View from the Hill: Student information on getting COVID test on campus
- Author: WKU News
- Author: Thursday, August 13th, 2020
When students return to WKU’s campus for the fall semester, they need to know what to do if they feel they’ve been exposed to COVID-19.
WKU’s Amy Bingham has details on exactly how to navigate WKU Health Services in this week’s View from the Hill.
“Free COVID-19 testing will be offered here at Graves Gilbert Clinic at WKU. In order to keep contact to a minimum, you’re asked to call this number for curbside check in and then wait in the parking lot until they are ready for you to come in."
“We have designated this side as our sick side…”

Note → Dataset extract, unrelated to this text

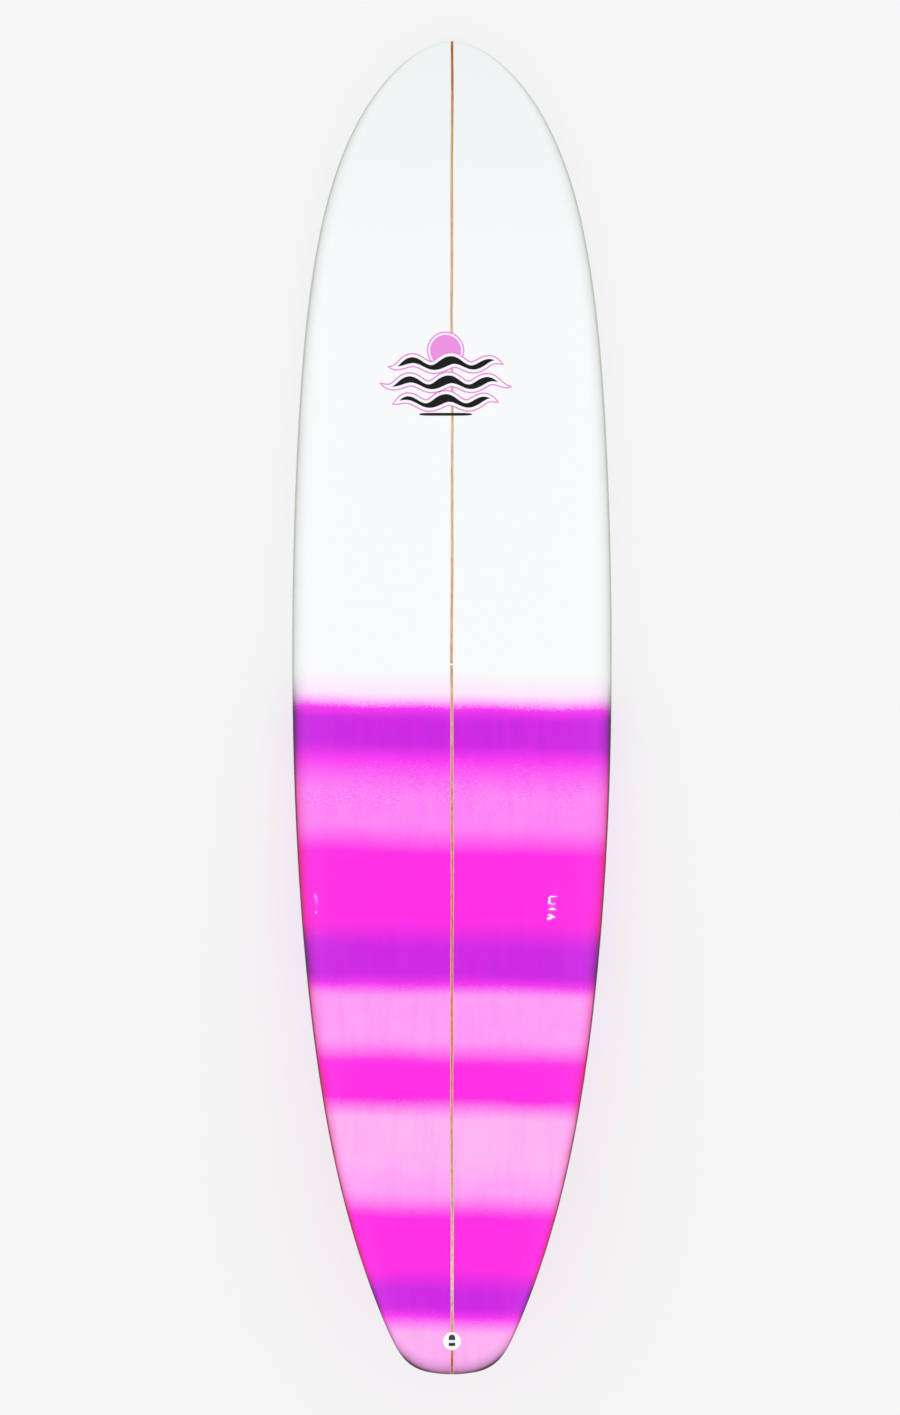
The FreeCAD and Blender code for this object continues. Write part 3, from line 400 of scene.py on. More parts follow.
class Finish:
    """A procedural material being made."""

    def __init__(self, name):
        self.material = bpy.data.materials.new(name)
        self.material.use_nodes = True
        self.tree = self.material.node_tree
        self.tree.nodes.clear()

    def node(self, kind, settings=None, sockets=None, take=0):
        """Add a node, set it up, then give its sockets values or links, and return one of its outputs."""
        made = self.tree.nodes.new(kind)
        for name, setting in (settings or {}).items():
            if name == "stops":
                self.set_stops(made.color_ramp, setting)
            else:
                setattr(made, name, setting)
        for name, given in (sockets or {}).items():
            if isinstance(given, Value):
                self.tree.links.new(given.socket, made.inputs[name])
            else:
                made.inputs[name].default_value = given
        return Value(self, made.outputs[take]) if made.outputs else None

    @staticmethod
    def set_stops(ramp, stops):
        """Give a colour ramp its stops, each a place from 0 to 1 and a colour."""
        while len(ramp.elements) > 1:
            ramp.elements.remove(ramp.elements[-1])
        ramp.elements[0].position = stops[0][0]
        ramp.elements[0].color = stops[0][1]
        for place, colour in stops[1:]:
            ramp.elements.new(place).color = colour

    def here(self):
        """The shaded point in the packed model's frame, which is every piece's own frame too."""
        return self.node("ShaderNodeTexCoord", take="Object")

    def dot(self, vector, axis):
        """How far a vector reaches along an axis."""
        return self.node(
            "ShaderNodeVectorMath", {"operation": "DOT_PRODUCT"}, {0: vector, 1: tuple(axis)}, take="Value")

    def stretched(self, vector, scales):
        """A vector with its parts multiplied, to draw a pattern out along an axis."""
        return self.node("ShaderNodeVectorMath", {"operation": "MULTIPLY"}, {0: vector, 1: scales})

    def distance(self, vector, point):
        """How far a vector's tip lies from a point."""
        return self.node(
            "ShaderNodeVectorMath", {"operation": "DISTANCE"}, {0: vector, 1: tuple(point)}, take="Value")

    def noise(self, vector, scale, detail=2.0, roughness=0.5):
        """Soft noise between 0 and 1."""
        return self.node(
            "ShaderNodeTexNoise", {"noise_dimensions": "3D"},
            {"Vector": vector, "Scale": scale, "Detail": detail, "Roughness": roughness})

    def cells(self, vector, scale):
        """Distance to the nearest of many scattered points."""
        return self.node("ShaderNodeTexVoronoi", {"feature": "F1"}, {"Vector": vector, "Scale": scale})

    def ramp(self, value, stops):
        """A colour for each place of a value."""
        return self.node("ShaderNodeValToRGB", {"stops": stops}, {"Fac": value})

    def mix(self, share, first, second, blend="MIX"):
        """Two colours mixed."""
        return self.node(
            "ShaderNodeMix", {"data_type": "RGBA", "blend_type": blend, "clamp_factor": True},
            {0: share, 6: first, 7: second}, take=2)

    def bump(self, height, depth, strength=1.0):
        """A normal from a height between 0 and 1 and its depth in metres."""
        return self.node("ShaderNodeBump", None, {"Strength": strength, "Distance": depth, "Height": height})

    def surface(self, **sockets):
        """Finish the material with one Principled shader; a name's _ stands for a space."""
        named = {name.replace("_", " "): given for name, given in sockets.items()}
        shader = self.node("ShaderNodeBsdfPrincipled", None, named)
        self.node("ShaderNodeOutputMaterial", None, {"Surface": shader})
        return self.material

    def board_place(self):
        """The shaded point, and its board frame places: from the tail end, and up."""
        point = self.here()
        from_tail = self.dot(point, ALONG) - TAIL.dot(ALONG)
        height = self.dot(point, UP) - TAIL.dot(UP)
        return point, from_tail, height

    def flatness(self, from_tail, height):
        """0 at the rail's edge, up to 1 along the middle of the deck and of the bottom."""
        aft = ((BELLY - from_tail) / BELLY).at_least(0.0)
        fore = ((from_tail - BELLY) / (LENGTH - BELLY)).at_least(0.0)
        bottom = aft ** TAIL_CURVE * TAIL_ROCKER + fore ** NOSE_CURVE * NOSE_ROCKER
        thin_aft = ((THICKEST - from_tail) / THICKEST).at_least(0.0) ** THINNING_CURVE
        thin_fore = ((from_tail - THICKEST) / (LENGTH - THICKEST)).at_least(0.0) ** THINNING_CURVE
        thickness = THICKNESS - thin_aft * TAIL_THINNING - thin_fore * NOSE_THINNING
        lift = (height - bottom) / thickness - RAIL_EDGE
        return (lift / (1 - RAIL_EDGE)).at_least(lift / -RAIL_EDGE)

    def edge(self, flatness, from_tail, across, spread):
        """Flatness with the tail's rounded end taken in, where it reaches 1 at spread from the end."""
        past_end = from_tail - (abs(across) / TAIL_HALF_WIDTH) ** TAIL_ROUNDING * TAIL_SWEEP
        return flatness.at_most((past_end.at_least(0.0) / spread) ** 0.5)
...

“We have two entrances. We have one for well people, who come in for checkups, who come in for vaccinations, whatever else like that and women’s health and then we have this entrance right here which is for sick people.”

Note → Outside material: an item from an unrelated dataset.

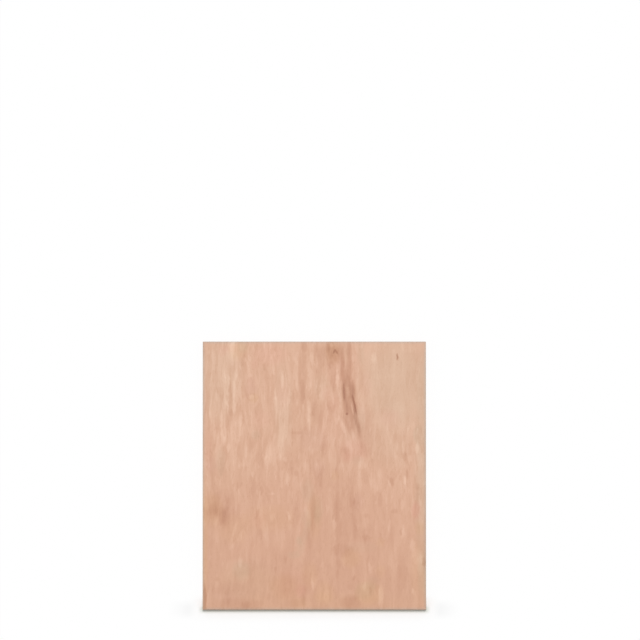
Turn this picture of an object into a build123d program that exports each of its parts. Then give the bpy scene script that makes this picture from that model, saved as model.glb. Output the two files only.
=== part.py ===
from build123d import *
import os

# A sheet of light hardwood plywood, lying flat on its back.
# +Z is up, out of the face; +Y runs with the face grain, along the sheet's length.
# The origin is the centre of the back, where the sheet rests.

# Driving dimensions, in millimetres
sheet_length = 600.0
sheet_width = 500.0
sheet_thickness = 18.0
# A sawn corner loses its point in handling, seen in plan
corner_radius = 1.0
# A light pass of abrasive paper eases the arrises round the face and the back
arris_radius = 0.4

# The sheet: its sawn outline, pressed thickness and eased arrises.
# The veneers are glued into one piece, so they are one solid.
with BuildPart() as plywood_sheet:
    with BuildSketch(Plane.XY) as sawn_outline:
        Rectangle(sheet_width, sheet_length)
        fillet(sawn_outline.vertices(), radius=corner_radius)
    extrude(amount=sheet_thickness)
    face_and_back = plywood_sheet.faces().filter_by(Axis.Z)
    fillet(face_and_back.edges(), radius=arris_radius)

plywood_sheet.part.label = "plywood_sheet"

os.makedirs("parts", exist_ok=True)
export_step(plywood_sheet.part, "parts/plywood_sheet.step")
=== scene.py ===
"""The looks of a sheet of light hardwood plywood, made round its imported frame.

The sheet lies flat on its back with its good face up, and the face grain runs along Y. Lengths are in
metres, apart from what lies on a veneer, which is in millimetres from the middle of its face.
Tones are in levels, one for each step of an 8-bit picture, above or below a finish's middle tone.
"""

import logging
from dataclasses import dataclass
from enum import Enum, IntEnum
from math import atan2, cos, pi, radians, sin
from typing import Any

import bpy
import numpy as np
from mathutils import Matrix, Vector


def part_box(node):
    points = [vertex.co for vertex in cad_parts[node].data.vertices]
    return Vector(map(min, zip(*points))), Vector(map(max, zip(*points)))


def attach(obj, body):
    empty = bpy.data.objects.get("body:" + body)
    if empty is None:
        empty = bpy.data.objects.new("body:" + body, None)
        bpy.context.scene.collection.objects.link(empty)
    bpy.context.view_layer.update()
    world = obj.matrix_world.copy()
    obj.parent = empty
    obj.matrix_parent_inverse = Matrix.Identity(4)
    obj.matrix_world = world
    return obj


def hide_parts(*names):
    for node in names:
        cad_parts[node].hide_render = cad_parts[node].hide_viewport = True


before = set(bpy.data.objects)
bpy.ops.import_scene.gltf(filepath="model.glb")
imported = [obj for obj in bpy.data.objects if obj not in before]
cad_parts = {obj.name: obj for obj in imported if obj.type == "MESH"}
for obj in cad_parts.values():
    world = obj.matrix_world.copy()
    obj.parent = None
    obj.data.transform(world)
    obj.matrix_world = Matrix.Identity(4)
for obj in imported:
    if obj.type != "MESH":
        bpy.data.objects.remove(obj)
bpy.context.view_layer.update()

LOG = logging.getLogger("plywood_sheet")
MM = 0.001
NODE = "plywood_sheet"
PIECE = "plywood_sheet_dressed"

Colour = tuple[float, float, float, float]
Point = tuple[float, float, float]
Pair = tuple[float, float]
Paint = tuple[int, int, int]

WHITE: Colour = (1.0, 1.0, 1.0, 1.0)
# What a noise is multiplied by so that it fills -1 to 1, and how far each seed moves its pattern.
NOISE_REACH = 1.6
SEED_STEP = (3.7, 5.3, 7.9)
# How deep the cells of a pattern reach below the surface that it lies on, in millimetres.
THROUGH = 1000.0
WOOD_IOR = 1.45
# What keeps a division clear of nought.
TINY = 1e-6


def paint(red: int, green: int, blue: int) -> Colour:
    """Turns a colour as a picture writes it into the linear light that shaders use.

    Args:
        red: Red, from 0 to 255.
        green: Green, from 0 to 255.
        blue: Blue, from 0 to 255.

    Returns:
        The linear red, green and blue, and an alpha of 1.
    """
    shares = np.array((red, green, blue)) / 255
    linear = np.where(shares <= 0.04045, shares / 12.92, ((shares + 0.055) / 1.055) ** 2.4)
    return (*linear.tolist(), 1.0)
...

Both the sick entrance and the well entrance will involve getting your temperature taken and answering a series of questions.

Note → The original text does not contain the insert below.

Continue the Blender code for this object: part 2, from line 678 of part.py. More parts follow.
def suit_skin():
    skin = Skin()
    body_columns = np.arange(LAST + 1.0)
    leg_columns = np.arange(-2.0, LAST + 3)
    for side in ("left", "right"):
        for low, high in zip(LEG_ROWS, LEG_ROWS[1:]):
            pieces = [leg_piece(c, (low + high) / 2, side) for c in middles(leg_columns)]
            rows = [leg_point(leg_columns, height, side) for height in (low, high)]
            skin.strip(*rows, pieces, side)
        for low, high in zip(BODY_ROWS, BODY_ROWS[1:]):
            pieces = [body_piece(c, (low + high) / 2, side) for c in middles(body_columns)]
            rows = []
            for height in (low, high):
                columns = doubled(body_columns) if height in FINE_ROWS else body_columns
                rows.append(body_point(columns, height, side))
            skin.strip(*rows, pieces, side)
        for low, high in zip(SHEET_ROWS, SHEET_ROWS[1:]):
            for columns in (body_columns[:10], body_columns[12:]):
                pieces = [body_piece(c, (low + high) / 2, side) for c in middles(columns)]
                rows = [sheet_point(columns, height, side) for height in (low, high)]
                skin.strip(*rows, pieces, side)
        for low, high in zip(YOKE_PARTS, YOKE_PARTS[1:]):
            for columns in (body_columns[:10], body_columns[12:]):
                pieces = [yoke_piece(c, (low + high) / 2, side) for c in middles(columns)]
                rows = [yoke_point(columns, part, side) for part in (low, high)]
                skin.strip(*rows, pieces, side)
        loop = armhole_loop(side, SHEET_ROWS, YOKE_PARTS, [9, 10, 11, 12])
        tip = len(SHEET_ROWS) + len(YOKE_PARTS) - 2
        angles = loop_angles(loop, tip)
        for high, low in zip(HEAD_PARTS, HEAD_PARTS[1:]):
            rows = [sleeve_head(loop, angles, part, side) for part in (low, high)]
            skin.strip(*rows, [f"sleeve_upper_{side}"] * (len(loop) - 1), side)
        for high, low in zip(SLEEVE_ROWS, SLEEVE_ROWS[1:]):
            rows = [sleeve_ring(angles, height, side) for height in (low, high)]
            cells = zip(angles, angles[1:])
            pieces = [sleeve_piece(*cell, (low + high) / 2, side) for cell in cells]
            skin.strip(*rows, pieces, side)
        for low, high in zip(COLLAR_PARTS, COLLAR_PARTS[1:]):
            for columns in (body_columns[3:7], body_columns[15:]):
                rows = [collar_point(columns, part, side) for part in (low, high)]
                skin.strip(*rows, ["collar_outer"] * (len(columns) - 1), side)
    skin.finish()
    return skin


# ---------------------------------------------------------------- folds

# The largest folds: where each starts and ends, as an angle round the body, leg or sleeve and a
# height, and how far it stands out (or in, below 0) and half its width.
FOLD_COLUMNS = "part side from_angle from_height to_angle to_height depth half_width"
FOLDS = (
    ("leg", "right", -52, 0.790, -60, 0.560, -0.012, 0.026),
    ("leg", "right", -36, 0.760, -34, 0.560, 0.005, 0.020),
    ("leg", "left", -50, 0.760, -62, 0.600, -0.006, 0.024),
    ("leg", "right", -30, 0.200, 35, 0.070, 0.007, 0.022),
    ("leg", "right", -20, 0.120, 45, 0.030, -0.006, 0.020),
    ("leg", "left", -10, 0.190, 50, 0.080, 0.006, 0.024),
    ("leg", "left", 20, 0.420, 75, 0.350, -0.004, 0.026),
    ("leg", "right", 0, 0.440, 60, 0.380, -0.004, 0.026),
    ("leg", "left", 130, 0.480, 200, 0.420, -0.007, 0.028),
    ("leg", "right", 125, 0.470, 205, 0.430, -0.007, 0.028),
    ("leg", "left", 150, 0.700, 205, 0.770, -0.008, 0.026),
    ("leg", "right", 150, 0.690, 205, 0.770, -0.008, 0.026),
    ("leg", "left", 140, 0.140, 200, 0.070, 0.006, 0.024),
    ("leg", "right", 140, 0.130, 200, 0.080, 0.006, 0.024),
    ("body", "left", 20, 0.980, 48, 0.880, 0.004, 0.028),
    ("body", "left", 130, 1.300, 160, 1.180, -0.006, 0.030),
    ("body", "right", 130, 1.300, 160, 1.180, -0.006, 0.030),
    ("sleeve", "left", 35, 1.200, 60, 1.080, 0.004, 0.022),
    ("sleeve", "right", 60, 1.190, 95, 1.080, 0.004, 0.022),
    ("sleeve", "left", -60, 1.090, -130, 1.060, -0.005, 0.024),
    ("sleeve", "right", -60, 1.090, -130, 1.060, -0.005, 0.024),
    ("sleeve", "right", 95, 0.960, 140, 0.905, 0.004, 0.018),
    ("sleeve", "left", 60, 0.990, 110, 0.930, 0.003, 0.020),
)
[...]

“Have you had any cough (no) , fever (no), shortness of breath (no)?”
If a COVID test or antibodies test is what you’re seeking, Graves Gilbert CEO Chris Thorn says the results usually come back between 48 and 72 hours.
In just a few weeks, he says they should have another new test that gets results much quicker.
“The avid rapid test that everyone is talking about that you can get quick turnaround time. The accuracy isn’t nearly as good as the PCR test.”
WKU and Graves Gilbert Clinic worked together to reconfigure the space to accommodate the global pandemic and from a staffing standpoint, they are ready to be flexible.
“We’ve staffed this to be kind of like an accordion, if there’s a lot of students in need we can add more resources and when it’s quieter we, just like an accordion, play in and out.”
Thorn is encouraging the campus community to adhere to the guidelines but calls COVID-19 an opportunistic disease.
“Right now, the disease, primarily from a hospitalization standpoint, it preys on people who have multiple problems, if you’re a smoker, diabetic.”
“You stay away, six feet away, you wear a mask, you wash your hands, it’s gonna be very unlikely that you’re gonna get sick.”
Thorn is encouraging the use of telehealth visits as much as possible to keep exposure to a minimum. He also suggests students take a picture of their insurance card on their phone so it will be readily available.